There’s nothing like spending time with a toddler to remind you how extraordinary the seemingly ordinary things in life are when you see them through the eyes of a child. The other day, I was at the mall with my boys. We went to the restroom, and Dylan discovered what seemed to him to be the eighth wonder of the world – the hand dryer. We have encountered other hand dryers before, but those were the kind where you press a button and hold your hands under the nozzle. He thinks that those are interesting, but the kind that we discovered the other day was mind blowingly amazing. You insert your hands in the top, and the dryer turns on automatically. If you place a ball inside the trough where you stick your hands and then stick your hands in the top of the trough, the ball shoots out the side of the machine. Every time. Even if you do it twenty times, it will still come out the side on the twenty first time.

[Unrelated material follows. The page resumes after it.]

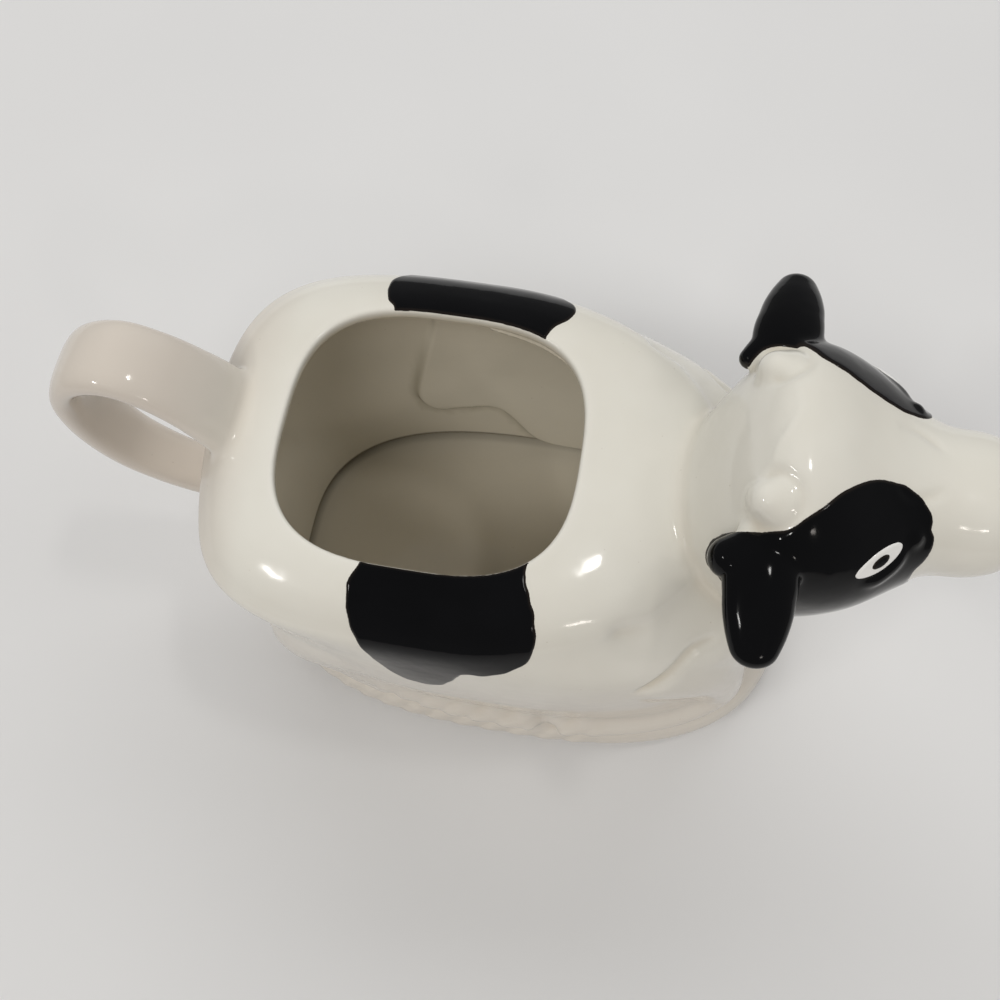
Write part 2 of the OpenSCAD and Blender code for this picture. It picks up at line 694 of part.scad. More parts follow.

What’s more, it is just as exciting the twenty first time as it was the first time.

Watching Dylan experience such delight from such a seemingly ordinary experience made me realize that one reason why many kids are generally happy most of the time is that they look at the things that they see with such awe and wonder. Things that adults might not even notice. Things like the robins hopping around in the yard, the one white rock in a pile of gray ones, the mist of water spraying from the place where the garden hose connects to the outdoor faucet.

What if I looked at things and saw them the way that he sees them? Would I experience that same wonder and delight? It’s worth a try. I’m going to stop and smell the roses – or put my hands in and out of the hand dryer – a little more often so that I might find out.